Beşiktaş ve Yıldırım Demirören örneği ise daha çarpıcı. Başkanlığı süresince benzer iniş çıkışları daha keskin eğrilerle yaşayan ve daha marjinal tepkileri gören bir başkanlık deneyimine sahip. Bir önceki sene Yeterrr!!! diye bağıranlar bu sene Quaresma, Guti gibi dünya yıldızlarının gelişiyle bambaşka bir havaya büründüler ve Yeterrr!!!! tezahüratını bu sefer esprili bir şekilde yapmaya başladılar.

Bugünlerde aynı hikayeyi Adnan Polat yaşıyor. O Adnan Polat ki Galatasaraylılara ve spor jargonuna 20:45 terimini kazandıran, belkide Galatasarayın ekonomik olarak en zor günlerinde ciddi işlere kalkışmış (stad, borçların yapılandırılması, önemli transferlerin gerçekleştirilmesi) bir başkan kimliğiyle karşımıza çıkıyor.
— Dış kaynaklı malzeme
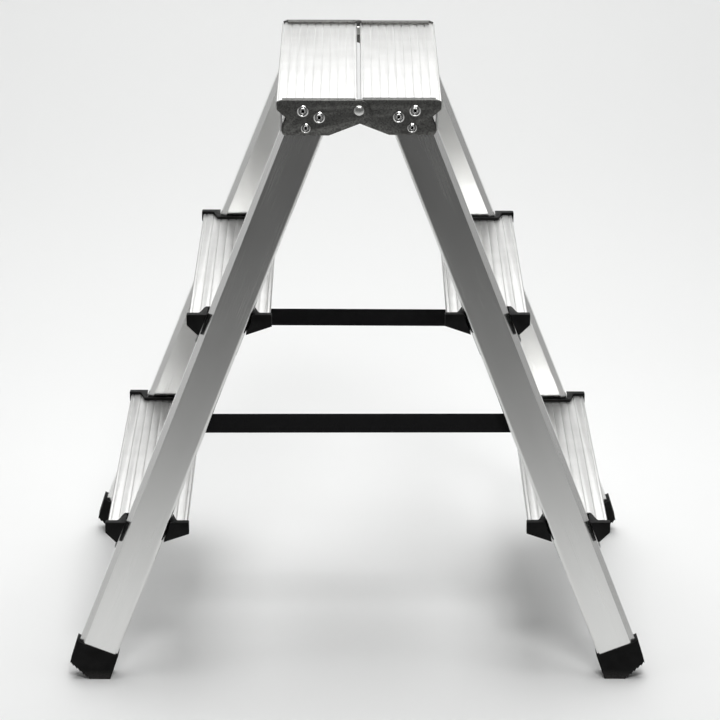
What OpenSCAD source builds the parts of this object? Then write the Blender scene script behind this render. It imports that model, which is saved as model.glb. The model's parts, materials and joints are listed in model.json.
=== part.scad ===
// Double-sided aluminium step ladder, open and standing on its four feet.
// X runs across the fold, Y along the hinge line, Z up. The origin is on the floor, midway
// between the feet. Each piece is drawn once for +X and +Y, then mirrored to its own corner.

/* [Overall] */
// Height of the top of the hinge plates above the floor
stand_h = 730; // [600:1:900]
// Length of the platform along the hinge line, over the outer hinge plates
platform_l = 402; // [330:1:500]
// Lean of each side from the vertical
lean = 21.3; // [18:0.1:23]
// Splay of the stiles along the hinge line
splay = 4.1; // [2:0.1:6]
// Height between one tread and the next
step_rise = 263; // [220:1:280]

/* [Stiles] */
// Width of a stile across its wide face
stile_w = 50; // [40:0.5:60]
// Thickness of a stile
stile_t = 22; // [18:0.5:30]
// Wall of a stile
stile_wall = 1.6; // [1.2:0.1:2.5]
// Radius of a stile's inner corners
stile_r = 4; // [2:0.5:6]
// Width of the slanted strips along a stile's outer corners, across its wide face
strip_w = 6.5; // [4:0.5:8]
// Depth of those strips, across the thickness of the stile
strip_d = 4.5; // [3:0.5:7]
// Distance of a stile's middle from the hinge line, at the top
stile_top_x = 51.7; // [44:0.1:56]
// Width of the line along each wide face
line_w = 0.8; // [0.4:0.1:1.5]
// Depth of the line along each wide face
line_cut = 0.5; // [0.3:0.1:0.8]
// Distance of that line from the stile's outer edge
line_in = 7; // [6.5:0.5:10]

/* [Treads] */
// Thickness of a tread's top
tread_t = 3; // [2.4:0.1:4]
// Wall of a tread's folded edges
edge_wall = 2.2; // [1.6:0.1:3]
// Depth of a lower tread, front to back, without its end caps
tread_d = 98.2; // [88:0.2:110]
// Height of a lower tread's nose
nose_h = 9; // [6:0.5:12]
// Height of the sloping web below a lower tread's outer nose
web_h = 11; // [8:0.5:16]
// Height of the sloping web below a lower tread's inner nose
inner_web_h = 6; // [4:0.5:8]
// Distance that both webs run in under the tread
web_run = 11; // [8:0.5:16]
// Distance between two grooves in a tread
groove_pitch = 10; // [6:0.5:16]
// Width of a groove
groove_w = 1.4; // [1:0.1:3]
// Depth of a groove
groove_cut = 1.4; // [0.5:0.1:1.5]
// Distance of the platform's first groove from its nose
first_groove = 2.8; // [2:0.1:6]
// Width of one half of the platform, from the gap to its nose
half_d = 96.3; // [86:0.1:110]
// Gap between the two halves of the platform
platform_gap = 4; // [3:0.5:6]
// Height of the platform's outer skirt
skirt_h = 38; // [30:1:40]
// Height of the platform's inner skirt, beside the gap
inner_skirt_h = 12; // [8:0.5:13]
// Set-back of the outer skirt behind the nose
skirt_in = 5; // [3:0.5:8]

/* [Hinge] */
// Thickness of a hinge plate
plate_t = 3; // [2.5:0.1:4]
// Height of a hinge plate
plate_h = 43; // [36:0.5:50]
// Depth of the flange that laps over the platform
flange_d = 8; // [5:0.5:12]
// Depth of the hinge line below the top of the plates
pin_drop = 12.3; // [10:0.1:16]
// Diameter of the hinge pin
pin_d = 8; // [6:0.5:10]
// Diameter of the hinge pin's outer head
pin_head_d = 12.4; // [11:0.2:16]
// Height of the hinge pin's outer head
pin_head_h = 3.4; // [2:0.2:5]
// Clearance between the hinge pin and the plate that turns on it
pin_play = 0.05; // [0.03:0.01:0.1]
// Gap between the two plates of one hinge
plate_play = 0.2; // [0.1:0.05:0.5]

/* [End caps] */
// Height of the cap's rim above the tread
rim_h = 3.5; // [2:0.5:6]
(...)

Tabi tüm bu saygıdeğer başkanların yaptıkları, başarısızlık anlarında önemsenmiyor veya hatırlanmıyor. İnsan tüketmekte üstün olan Türk mantığında bu da fazla şaşırmamamız gereken bir hadise. Ancak bu noktada başkanların yönetim şekilleri itibarı ile bu sıkıntıları yaşadıklarını düşünüyorum. Klüp başkanları taraftarın gözüne soka soka her türlü işe bulaşıp, profosyonel futbol ve spor yönetiminde ilerleme (rasyonel bakış açısı ile ilerleme) kaydedemedikleri için taraftarlar (yani spora ve takımına rasyonel bakamayanlar) başarısızlık anlarında ilk olarak alıştıkları yüzleri arıyorlar.

Çoğunlukla büyük patron kökenli olan başkanlarımız için belki bu bakış açısı alışılagelmiş bir perspektif; bununla beraber kendi şirketlerinde kendi paralarını harcar gibi kararlar alıp profosyonel yöneticiliği hiçe saydıkları sürece gelişen başarısız süreçlerde klubün ilk tepki noktası olmaya devam edecekler gibi gözüküyor.

Sonuç olarak Türk sporu açısından baktığımızda, başkanların bu karakteristik özelliği değişmediği müddetçe ne uzun soluklu sportif başarıları görebileceğiz ne de başarısızlık klişelerimiz yok olacak. Daha da bayatlayarak daha da tatsızlaşarak bu ve benzeri istifa söylemlerini 2-3 senede bir renkleri ve isimleri değişmiş şekilde dinleyeceğiz.